Like the Democrat’s ad that elides the president as decision-maker, the Republican ad attacks Obama’s policies only tangentially, focusing its criticism on his personality. The implicit narrative is that of the lower left cell in the four quadrant narrative matrix. The country is suffering but Barack Obama is having a grand time enjoying the perks of being president.

Will this line of attack work? There are a variety of responses to the accusation of hypocrisy: it wasn’t Obama who chose disunity, but rather the Tea Party that chose discord; while energy self-sufficiency is a desirable goal, imports from friendly neighbours like Brazil (or Canada, for that matter) always help; and a temporary rise in the deficit is the consequence turning around the American economy.

I think there is widespread recognition, particularly in a republic that vests the offices of head of state and head of government in one person, that the president is a celebrity, and, to use Bill Clinton’s idiom of choice, necessarily “lives large.” Living large, however, does not necessarily mean living corruptly. Nor does it make it impossible for voters to identify with the president. I am, therefore, not convinced that Obama’s “living large,” at least as portrayed by the Republican Senatorial committee, will negate the feeling among voters that he understands, in a deep and emotional sense, their struggles. Furthermore, Obama has the advantage that Mitt Romney’s “Richie Rich” background and demeanour will lead many voters to conclude that he does not, even superficially, understand their struggles.

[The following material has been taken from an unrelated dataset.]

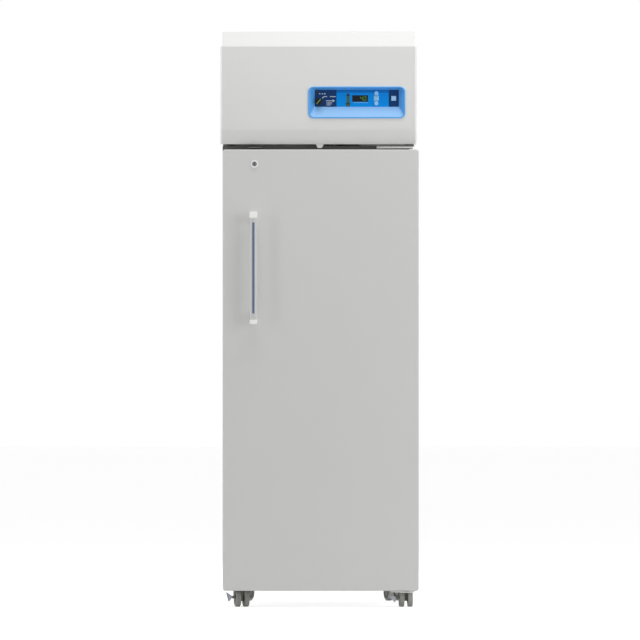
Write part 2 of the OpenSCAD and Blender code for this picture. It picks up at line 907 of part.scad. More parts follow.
module condenser_shroud() {
    shaft_reach = 8;
    strap_w = 40;
    strap_margin = 10;
    color("dimgray") {
        difference() {
            block([cond_x - cond_w / 2 - cond_side_t, shroud_y, deck_z],
                  [cond_x + cond_w / 2 + cond_side_t, shroud_y + shroud_t, cond_z + cond_h]);
            bar_y(cond_x, shroud_y - eps, shroud_y + shroud_t + eps, cond_fan_z, cond_fan_d + 2 * shroud_gap);
        }
        union() {
            bar_y(cond_x, cond_motor_y, cond_motor_y + cond_motor_l, cond_fan_z, cond_motor_d);
            bar_y(cond_x, cond_fan_y - shaft_reach, cond_motor_y + eps, cond_fan_z, fan_shaft_d);
            block([cond_x - strap_w / 2, cond_motor_y + strap_margin, deck_z],
                  [cond_x + strap_w / 2, cond_motor_y + cond_motor_l - strap_margin, cond_fan_z]);
        }
    }
}

module condenser_fan() {
    color("black")
        fan_rotor(cond_x, cond_fan_y, cond_fan_z, cond_fan_d, cond_hub_d, cond_fan_depth, 5);
}

module refrigerant_lines() {
    high_z = cond_z + cond_h - tube_pitch / 2;
    low_z = cond_z + tube_pitch / 2;
    fit_d = line_d - 1;
    joint_d = line_d + 2;
    tube_x = cond_x + cond_w / 2 + tube_end;
    drier_y = tube_y + drier_gap;
    return_y = drier_y + drier_l + 40;
    port_x = comp_x - comp_d / 2 + comp_flat + line_d;
    color("peru") {
        // Discharge line from the compressor's shell to the condenser's top tube
        union() {
            bar_y(line_x, tube_y, comp_y, high_z, line_d);
            bar_x(tube_x, line_x, tube_y, high_z, fit_d);
            bar_x(line_x, port_x, comp_y, high_z, fit_d);
            bar_z(port_x, comp_y, comp_z + comp_h, high_z, line_d);
            for (bend = [[line_x, tube_y], [line_x, comp_y], [port_x, comp_y]])
                translate([bend[0], bend[1], high_z])
                    sphere(d = joint_d);
        }
        // Liquid line with its filter drier
        union() {
            bar_x(tube_x, line_x, tube_y, low_z, fit_d);
            bar_y(line_x, tube_y, return_y, low_z, line_d);
            bar_y(line_x, drier_y, drier_y + drier_l, low_z, drier_d);
            bar_z(line_x, return_y, deck_z, low_z, fit_d);
            for (y = [tube_y, return_y])
                translate([line_x, y, low_z])
                    sphere(d = joint_d);
        }
    }
}

module electrical_box() {
    color("silver")
        block([box_right - box_w, header_front + box_front, deck_z],
              [box_right, header_front + box_front + box_d, deck_z + box_h]);
}

// Inside the cabinet
module shelf_supports() {
    slot_side = (standard_w - slot_w) / 2;
    slots = floor((standard_h - 2 * slot_pitch) / slot_pitch);
    face = inner_w / 2 - standard_t;
    color("silver")
        for (side = [-1, 1], y = standard_y)
            translate([cab_x, 0, inner_floor])
                scale_side(side)
                    union() {
                        difference() {
                            block([face, y, 20], [inner_w / 2, y + standard_w, standard_h]);
                            for (i = [0 : slots])
                                translate([face - eps, y + slot_side, slot_first + i * slot_pitch])
                                    cube([eps + 2, slot_w, slot_h]);
                        }
                        for (s = [0 : shelf_count - 1])
                            translate([face - clip_w, y + 2, shelf_first + s * shelf_pitch - clip_h])
                                cube([clip_w + 1, standard_w - 4, clip_h]);
                    }
}

module wire_shelf(z) {
    wire_pitch = (shelf_w - 2 * shelf_bar) / (shelf_wires + 1);
    wire_left = cab_x - shelf_w / 2 + shelf_bar - shelf_wire / 2;
    union() {
        for (y = [shelf_y, shelf_y + shelf_d - shelf_bar])
            block([cab_x - shelf_w / 2, y, z], [cab_x + shelf_w / 2, y + shelf_bar, z + shelf_bar]);
        for (x = [cab_x - shelf_w / 2, cab_x + shelf_w / 2 - shelf_bar])
            block([x, shelf_y, z], [x + shelf_bar, shelf_y + shelf_d, z + shelf_bar]);
        for (i = [1 : shelf_wires])
            translate([wire_left + i * wire_pitch, shelf_y, z + shelf_bar - 1])
                cube([shelf_wire, shelf_d, shelf_wire]);
    }
}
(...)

At this point in the campaign we are beginning to see how each side searches for the high ground and tries to push the other onto the low ground. Between now and November there will be a variety of events, in particular further indications of the performance of the American economy as well as the potential for an escalating economic crisis spreading from Europe, that will have great impact on the outcome. The challenge for each side will be how to integrate both pleasant and unpleasant surprises into its basic narrative.